◆ **Dataset section**:
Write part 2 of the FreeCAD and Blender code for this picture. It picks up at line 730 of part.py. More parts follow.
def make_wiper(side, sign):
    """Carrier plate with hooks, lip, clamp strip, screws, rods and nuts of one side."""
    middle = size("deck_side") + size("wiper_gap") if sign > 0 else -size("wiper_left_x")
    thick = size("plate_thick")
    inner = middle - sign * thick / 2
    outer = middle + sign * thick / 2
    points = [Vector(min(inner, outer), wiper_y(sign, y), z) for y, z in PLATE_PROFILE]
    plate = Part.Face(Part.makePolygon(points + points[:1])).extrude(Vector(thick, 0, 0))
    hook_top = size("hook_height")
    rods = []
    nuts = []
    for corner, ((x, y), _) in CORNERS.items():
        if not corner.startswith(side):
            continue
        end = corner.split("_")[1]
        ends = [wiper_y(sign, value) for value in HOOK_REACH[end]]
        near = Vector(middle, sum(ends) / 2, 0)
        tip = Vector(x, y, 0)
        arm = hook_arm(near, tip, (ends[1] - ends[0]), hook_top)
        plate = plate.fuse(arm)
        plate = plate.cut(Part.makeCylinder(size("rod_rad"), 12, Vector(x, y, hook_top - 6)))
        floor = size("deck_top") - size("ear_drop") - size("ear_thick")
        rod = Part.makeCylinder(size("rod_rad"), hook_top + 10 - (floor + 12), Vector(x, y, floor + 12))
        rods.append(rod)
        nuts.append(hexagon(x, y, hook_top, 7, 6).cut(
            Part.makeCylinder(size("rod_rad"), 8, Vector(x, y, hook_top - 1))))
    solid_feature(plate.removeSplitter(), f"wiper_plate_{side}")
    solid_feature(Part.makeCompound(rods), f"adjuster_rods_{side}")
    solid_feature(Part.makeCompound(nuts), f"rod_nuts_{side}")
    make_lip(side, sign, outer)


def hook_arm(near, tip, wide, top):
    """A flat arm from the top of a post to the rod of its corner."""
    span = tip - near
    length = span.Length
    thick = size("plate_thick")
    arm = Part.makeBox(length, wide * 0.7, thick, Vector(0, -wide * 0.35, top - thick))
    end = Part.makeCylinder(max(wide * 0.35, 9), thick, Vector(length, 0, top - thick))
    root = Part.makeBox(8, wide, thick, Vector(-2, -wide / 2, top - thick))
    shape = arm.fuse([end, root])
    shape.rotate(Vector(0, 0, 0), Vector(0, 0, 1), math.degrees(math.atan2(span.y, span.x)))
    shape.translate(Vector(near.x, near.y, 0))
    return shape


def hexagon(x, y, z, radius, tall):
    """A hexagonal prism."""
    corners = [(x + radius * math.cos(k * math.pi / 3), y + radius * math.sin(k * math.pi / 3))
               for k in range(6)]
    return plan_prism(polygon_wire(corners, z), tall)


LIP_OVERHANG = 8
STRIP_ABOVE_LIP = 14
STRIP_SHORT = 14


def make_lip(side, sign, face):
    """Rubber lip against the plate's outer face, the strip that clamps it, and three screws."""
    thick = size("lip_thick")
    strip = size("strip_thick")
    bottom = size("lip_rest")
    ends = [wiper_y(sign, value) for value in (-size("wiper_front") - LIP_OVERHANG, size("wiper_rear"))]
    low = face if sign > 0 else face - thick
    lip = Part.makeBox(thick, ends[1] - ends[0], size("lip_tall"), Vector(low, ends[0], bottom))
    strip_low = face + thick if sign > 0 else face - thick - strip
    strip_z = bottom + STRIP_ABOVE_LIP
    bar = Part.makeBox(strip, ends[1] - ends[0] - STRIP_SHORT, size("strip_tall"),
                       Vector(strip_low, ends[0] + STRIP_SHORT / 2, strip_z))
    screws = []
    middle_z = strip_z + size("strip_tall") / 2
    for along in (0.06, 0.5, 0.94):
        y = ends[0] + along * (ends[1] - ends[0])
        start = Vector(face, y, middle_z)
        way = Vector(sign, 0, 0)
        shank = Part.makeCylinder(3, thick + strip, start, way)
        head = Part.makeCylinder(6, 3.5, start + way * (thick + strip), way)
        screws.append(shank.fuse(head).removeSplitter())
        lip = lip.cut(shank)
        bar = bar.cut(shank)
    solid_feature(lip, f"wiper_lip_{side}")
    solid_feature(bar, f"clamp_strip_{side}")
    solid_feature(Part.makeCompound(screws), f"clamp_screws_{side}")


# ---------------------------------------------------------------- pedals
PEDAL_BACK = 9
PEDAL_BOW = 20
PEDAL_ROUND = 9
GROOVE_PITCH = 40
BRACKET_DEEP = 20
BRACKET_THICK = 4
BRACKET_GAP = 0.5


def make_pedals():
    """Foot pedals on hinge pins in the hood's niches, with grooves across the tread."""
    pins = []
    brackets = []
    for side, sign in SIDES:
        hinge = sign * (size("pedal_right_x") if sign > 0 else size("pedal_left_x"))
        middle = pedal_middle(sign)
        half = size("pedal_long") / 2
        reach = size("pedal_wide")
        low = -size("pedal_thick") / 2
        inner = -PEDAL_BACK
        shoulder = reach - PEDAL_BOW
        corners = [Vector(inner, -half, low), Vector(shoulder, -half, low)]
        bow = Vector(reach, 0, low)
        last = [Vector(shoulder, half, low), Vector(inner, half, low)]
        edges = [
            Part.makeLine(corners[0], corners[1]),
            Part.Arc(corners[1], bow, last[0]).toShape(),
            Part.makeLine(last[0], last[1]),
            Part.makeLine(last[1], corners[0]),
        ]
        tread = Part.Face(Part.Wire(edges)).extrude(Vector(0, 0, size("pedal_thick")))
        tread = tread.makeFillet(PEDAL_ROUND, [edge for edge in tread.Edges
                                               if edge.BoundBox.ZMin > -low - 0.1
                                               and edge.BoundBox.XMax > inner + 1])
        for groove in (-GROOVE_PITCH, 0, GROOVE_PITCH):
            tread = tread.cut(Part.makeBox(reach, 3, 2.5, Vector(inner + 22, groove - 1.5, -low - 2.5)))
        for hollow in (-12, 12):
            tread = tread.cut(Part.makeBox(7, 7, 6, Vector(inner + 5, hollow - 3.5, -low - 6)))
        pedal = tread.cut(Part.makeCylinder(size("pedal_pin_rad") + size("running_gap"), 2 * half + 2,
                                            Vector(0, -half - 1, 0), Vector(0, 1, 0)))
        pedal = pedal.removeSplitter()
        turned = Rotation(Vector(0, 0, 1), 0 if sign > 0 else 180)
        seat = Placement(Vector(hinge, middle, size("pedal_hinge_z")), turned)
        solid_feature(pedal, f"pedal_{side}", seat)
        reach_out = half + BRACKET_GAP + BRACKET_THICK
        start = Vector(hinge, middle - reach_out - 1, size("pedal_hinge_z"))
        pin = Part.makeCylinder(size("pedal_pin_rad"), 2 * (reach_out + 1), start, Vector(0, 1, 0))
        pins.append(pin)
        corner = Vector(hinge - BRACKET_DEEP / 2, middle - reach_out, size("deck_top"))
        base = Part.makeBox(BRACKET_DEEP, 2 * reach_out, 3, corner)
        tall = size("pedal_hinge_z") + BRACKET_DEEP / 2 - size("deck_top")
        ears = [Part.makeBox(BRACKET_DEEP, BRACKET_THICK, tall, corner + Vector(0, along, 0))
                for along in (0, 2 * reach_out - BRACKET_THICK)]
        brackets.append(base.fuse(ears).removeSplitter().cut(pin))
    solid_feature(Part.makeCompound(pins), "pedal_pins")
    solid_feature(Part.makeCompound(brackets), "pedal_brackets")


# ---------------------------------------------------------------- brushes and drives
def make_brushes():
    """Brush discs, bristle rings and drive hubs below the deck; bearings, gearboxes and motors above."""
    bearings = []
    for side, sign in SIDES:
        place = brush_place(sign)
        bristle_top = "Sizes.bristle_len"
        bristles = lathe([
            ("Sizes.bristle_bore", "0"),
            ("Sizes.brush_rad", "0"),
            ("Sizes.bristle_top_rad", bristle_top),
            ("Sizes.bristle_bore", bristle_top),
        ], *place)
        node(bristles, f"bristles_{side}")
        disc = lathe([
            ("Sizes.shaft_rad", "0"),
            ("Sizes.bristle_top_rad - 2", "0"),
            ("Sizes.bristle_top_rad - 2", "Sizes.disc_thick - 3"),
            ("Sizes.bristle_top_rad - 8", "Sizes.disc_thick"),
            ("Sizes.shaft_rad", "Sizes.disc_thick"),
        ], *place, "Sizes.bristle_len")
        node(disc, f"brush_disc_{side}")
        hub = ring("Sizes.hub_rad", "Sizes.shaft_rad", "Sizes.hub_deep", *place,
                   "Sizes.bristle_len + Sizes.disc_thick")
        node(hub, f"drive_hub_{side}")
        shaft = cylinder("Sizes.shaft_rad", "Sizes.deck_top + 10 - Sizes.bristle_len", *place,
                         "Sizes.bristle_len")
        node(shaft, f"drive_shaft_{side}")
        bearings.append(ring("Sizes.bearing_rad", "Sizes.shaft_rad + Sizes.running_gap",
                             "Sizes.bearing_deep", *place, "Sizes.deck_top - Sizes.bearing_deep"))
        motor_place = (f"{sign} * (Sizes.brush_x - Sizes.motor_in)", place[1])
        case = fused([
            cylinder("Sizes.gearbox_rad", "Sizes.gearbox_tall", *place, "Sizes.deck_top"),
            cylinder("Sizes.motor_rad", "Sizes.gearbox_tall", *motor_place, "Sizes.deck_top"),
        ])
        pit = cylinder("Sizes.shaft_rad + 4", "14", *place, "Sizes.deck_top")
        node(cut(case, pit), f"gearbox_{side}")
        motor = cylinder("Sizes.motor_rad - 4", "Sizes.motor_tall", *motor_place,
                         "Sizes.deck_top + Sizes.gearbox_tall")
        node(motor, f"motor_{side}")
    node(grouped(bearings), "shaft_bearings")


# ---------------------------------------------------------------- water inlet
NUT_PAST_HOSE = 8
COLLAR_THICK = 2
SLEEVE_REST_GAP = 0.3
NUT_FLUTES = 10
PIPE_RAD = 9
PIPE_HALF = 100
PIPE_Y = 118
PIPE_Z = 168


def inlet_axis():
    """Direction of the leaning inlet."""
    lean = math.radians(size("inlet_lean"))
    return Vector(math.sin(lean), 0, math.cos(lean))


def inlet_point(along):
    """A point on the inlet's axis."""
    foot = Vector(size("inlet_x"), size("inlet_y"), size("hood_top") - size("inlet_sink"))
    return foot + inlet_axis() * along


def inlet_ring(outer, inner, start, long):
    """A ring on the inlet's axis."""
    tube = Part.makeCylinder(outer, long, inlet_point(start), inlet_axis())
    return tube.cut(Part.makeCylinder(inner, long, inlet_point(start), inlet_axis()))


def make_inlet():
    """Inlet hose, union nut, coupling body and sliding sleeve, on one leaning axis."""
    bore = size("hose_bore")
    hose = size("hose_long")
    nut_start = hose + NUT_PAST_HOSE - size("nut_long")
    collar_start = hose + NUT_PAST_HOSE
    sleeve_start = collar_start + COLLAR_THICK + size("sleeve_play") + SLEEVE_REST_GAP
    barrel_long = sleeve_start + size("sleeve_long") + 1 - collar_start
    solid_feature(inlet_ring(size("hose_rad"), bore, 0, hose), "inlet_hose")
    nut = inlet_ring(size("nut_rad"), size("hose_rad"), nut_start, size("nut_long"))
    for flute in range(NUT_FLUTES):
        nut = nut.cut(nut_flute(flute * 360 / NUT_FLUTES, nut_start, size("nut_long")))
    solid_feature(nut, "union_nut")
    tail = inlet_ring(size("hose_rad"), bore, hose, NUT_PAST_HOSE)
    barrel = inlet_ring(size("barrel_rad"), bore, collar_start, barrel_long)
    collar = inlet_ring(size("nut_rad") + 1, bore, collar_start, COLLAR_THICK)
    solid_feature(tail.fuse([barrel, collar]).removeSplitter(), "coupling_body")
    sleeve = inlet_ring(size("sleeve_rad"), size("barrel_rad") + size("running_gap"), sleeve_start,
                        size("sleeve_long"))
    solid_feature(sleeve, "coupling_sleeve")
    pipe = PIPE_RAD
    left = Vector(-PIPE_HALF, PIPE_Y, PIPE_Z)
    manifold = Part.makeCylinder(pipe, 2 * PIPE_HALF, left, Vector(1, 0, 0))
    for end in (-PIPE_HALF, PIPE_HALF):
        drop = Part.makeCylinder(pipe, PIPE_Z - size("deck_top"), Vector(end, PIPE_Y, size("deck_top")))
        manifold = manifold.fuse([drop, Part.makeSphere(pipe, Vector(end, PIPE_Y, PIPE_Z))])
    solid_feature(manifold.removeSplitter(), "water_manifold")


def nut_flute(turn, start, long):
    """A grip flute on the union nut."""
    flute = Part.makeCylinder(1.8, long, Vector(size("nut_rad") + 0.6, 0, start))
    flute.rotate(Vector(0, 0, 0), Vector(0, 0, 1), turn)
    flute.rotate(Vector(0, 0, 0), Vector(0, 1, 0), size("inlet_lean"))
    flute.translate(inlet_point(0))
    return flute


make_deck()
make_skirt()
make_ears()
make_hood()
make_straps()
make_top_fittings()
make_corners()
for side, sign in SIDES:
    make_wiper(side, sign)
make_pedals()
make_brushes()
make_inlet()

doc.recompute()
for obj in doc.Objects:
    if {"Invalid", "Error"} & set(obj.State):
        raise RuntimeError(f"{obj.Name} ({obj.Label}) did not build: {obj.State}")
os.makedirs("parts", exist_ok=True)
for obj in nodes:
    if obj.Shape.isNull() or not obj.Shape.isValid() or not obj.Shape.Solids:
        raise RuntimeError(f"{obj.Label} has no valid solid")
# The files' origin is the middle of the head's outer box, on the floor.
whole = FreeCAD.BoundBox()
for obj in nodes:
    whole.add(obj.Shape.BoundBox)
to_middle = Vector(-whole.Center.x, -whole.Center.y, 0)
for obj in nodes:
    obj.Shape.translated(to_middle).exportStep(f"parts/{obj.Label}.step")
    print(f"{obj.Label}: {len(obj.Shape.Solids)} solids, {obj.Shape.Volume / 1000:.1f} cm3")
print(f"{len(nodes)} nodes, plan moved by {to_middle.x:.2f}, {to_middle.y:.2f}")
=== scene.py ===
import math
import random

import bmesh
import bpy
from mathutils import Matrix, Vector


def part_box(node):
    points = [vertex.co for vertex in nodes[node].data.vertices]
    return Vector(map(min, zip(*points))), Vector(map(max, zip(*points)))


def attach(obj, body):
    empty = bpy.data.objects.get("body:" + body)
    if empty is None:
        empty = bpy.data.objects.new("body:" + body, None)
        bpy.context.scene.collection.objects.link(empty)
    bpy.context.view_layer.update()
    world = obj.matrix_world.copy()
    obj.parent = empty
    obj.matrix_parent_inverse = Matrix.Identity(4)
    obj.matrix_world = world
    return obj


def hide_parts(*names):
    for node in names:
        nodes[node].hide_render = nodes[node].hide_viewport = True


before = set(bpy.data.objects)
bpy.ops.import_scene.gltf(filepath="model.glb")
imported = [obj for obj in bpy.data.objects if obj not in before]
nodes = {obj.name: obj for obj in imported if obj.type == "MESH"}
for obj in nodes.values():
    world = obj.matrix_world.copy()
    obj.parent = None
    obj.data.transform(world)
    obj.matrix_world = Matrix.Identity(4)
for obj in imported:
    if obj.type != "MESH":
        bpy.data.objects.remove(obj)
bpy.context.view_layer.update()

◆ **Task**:
Your task is to print the lines from the one containing "doc.recompute()" through the one containing "for node in", exactly and with nothing added.

◆ **Solution**:
doc.recompute()
for obj in doc.Objects:
    if {"Invalid", "Error"} & set(obj.State):
        raise RuntimeError(f"{obj.Name} ({obj.Label}) did not build: {obj.State}")
os.makedirs("parts", exist_ok=True)
for obj in nodes:
    if obj.Shape.isNull() or not obj.Shape.isValid() or not obj.Shape.Solids:
        raise RuntimeError(f"{obj.Label} has no valid solid")
# The files' origin is the middle of the head's outer box, on the floor.
whole = FreeCAD.BoundBox()
for obj in nodes:
    whole.add(obj.Shape.BoundBox)
to_middle = Vector(-whole.Center.x, -whole.Center.y, 0)
for obj in nodes:
    obj.Shape.translated(to_middle).exportStep(f"parts/{obj.Label}.step")
    print(f"{obj.Label}: {len(obj.Shape.Solids)} solids, {obj.Shape.Volume / 1000:.1f} cm3")
print(f"{len(nodes)} nodes, plan moved by {to_middle.x:.2f}, {to_middle.y:.2f}")
=== scene.py ===
import math
import random

import bmesh
import bpy
from mathutils import Matrix, Vector


def part_box(node):
    points = [vertex.co for vertex in nodes[node].data.vertices]
    return Vector(map(min, zip(*points))), Vector(map(max, zip(*points)))


def attach(obj, body):
    empty = bpy.data.objects.get("body:" + body)
    if empty is None:
        empty = bpy.data.objects.new("body:" + body, None)
        bpy.context.scene.collection.objects.link(empty)
    bpy.context.view_layer.update()
    world = obj.matrix_world.copy()
    obj.parent = empty
    obj.matrix_parent_inverse = Matrix.Identity(4)
    obj.matrix_world = world
    return obj


def hide_parts(*names):
    for node in names:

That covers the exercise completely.